Extract all lines containing "this".

═════ SOURCE DATA ═════

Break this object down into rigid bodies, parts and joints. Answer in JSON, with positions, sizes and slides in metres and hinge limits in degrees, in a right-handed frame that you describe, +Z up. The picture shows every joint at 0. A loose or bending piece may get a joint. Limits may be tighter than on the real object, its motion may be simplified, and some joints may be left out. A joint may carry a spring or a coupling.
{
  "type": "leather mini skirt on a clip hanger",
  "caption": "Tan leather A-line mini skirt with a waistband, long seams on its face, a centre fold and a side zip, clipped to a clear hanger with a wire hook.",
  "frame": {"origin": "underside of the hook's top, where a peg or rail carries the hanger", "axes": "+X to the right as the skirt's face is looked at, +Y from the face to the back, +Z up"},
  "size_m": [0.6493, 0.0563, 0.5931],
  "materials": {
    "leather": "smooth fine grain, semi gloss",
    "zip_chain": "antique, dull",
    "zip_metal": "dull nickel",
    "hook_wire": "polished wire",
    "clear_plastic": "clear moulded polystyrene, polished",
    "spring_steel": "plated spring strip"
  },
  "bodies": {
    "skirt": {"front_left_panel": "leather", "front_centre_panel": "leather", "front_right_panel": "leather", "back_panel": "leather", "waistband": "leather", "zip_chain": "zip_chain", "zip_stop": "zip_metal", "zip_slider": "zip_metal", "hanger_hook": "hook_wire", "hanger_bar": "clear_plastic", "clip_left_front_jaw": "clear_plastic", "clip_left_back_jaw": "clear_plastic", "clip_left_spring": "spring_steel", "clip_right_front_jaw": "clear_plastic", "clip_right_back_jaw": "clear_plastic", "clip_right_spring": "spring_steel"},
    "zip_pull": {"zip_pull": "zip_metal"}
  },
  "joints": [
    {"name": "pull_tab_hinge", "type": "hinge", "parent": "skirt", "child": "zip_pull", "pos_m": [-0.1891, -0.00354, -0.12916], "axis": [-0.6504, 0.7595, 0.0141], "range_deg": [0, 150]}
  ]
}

═════
═════ SOURCE DATA ═════

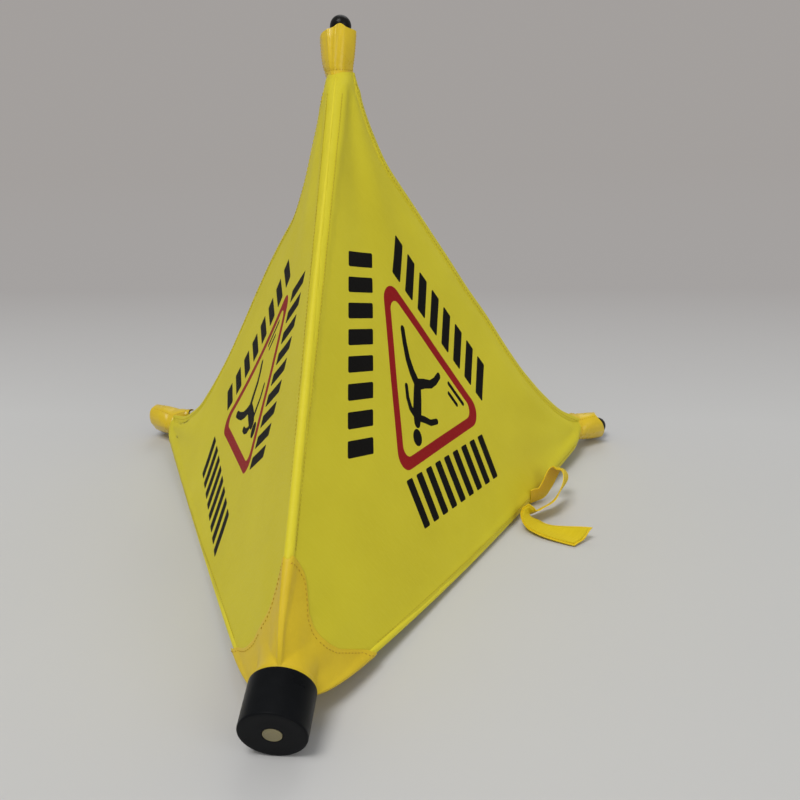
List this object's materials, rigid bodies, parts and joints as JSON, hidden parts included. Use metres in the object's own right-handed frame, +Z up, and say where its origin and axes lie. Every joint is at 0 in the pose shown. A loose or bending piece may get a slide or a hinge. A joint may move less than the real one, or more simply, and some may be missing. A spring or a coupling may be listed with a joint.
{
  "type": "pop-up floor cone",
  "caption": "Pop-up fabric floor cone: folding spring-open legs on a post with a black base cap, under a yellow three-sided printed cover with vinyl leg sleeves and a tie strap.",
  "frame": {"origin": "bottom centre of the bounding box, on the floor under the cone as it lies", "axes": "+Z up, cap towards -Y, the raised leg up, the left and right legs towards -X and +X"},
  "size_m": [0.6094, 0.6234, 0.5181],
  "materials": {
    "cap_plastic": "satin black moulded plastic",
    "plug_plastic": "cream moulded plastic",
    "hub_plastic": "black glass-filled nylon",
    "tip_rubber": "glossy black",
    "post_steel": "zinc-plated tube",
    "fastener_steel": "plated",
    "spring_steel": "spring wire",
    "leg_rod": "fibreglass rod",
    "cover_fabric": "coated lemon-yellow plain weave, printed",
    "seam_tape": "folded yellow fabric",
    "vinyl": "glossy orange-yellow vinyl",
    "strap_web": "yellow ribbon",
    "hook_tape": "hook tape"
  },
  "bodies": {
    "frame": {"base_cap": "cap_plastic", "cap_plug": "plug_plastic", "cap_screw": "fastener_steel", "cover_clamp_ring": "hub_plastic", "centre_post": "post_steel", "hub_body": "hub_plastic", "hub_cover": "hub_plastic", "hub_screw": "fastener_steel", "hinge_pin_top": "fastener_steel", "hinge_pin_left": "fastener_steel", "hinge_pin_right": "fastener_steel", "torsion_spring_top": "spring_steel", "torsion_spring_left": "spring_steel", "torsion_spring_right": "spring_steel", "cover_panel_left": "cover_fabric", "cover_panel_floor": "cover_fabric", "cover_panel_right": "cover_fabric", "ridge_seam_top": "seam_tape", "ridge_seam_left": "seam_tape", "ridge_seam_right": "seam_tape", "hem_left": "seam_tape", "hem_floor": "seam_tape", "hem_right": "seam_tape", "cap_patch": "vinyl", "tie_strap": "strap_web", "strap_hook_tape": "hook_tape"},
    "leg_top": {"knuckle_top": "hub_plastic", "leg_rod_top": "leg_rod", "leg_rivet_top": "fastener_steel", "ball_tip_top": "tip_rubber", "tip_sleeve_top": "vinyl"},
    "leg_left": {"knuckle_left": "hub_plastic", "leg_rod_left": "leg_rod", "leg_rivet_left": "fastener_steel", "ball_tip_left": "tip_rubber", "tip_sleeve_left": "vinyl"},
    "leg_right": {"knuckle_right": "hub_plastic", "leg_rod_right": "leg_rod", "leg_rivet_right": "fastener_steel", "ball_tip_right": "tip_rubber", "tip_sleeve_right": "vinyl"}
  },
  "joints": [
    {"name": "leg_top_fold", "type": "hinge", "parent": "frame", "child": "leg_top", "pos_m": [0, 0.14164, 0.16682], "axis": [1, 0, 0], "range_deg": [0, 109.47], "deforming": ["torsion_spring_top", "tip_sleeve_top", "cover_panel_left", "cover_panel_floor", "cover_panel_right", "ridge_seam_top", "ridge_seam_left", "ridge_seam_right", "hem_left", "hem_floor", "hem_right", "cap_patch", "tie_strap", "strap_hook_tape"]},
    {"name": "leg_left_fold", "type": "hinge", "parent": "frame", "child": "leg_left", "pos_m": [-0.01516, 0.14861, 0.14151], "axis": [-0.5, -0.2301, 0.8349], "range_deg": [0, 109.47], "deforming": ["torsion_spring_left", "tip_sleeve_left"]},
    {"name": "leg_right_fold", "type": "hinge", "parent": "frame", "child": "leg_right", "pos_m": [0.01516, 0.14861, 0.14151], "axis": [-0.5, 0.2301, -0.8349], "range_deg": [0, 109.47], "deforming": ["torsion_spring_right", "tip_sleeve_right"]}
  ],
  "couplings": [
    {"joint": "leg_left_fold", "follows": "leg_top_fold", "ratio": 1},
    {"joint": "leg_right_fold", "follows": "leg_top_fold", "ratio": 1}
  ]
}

═════

▸ ANSWER TO THE TASK:
Break this object down into rigid bodies, parts and joints. Answer in JSON, with positions, sizes and slides in metres and hinge limits in degrees, in a right-handed frame that you describe, +Z up. The picture shows every joint at 0. A loose or bending piece may get a joint. Limits may be tighter than on the real object, its motion may be simplified, and some joints may be left out. A joint may carry a spring or a coupling.
List this object's materials, rigid bodies, parts and joints as JSON, hidden parts included. Use metres in the object's own right-handed frame, +Z up, and say where its origin and axes lie. Every joint is at 0 in the pose shown. A loose or bending piece may get a slide or a hinge. A joint may move less than the real one, or more simply, and some may be missing. A spring or a coupling may be listed with a joint.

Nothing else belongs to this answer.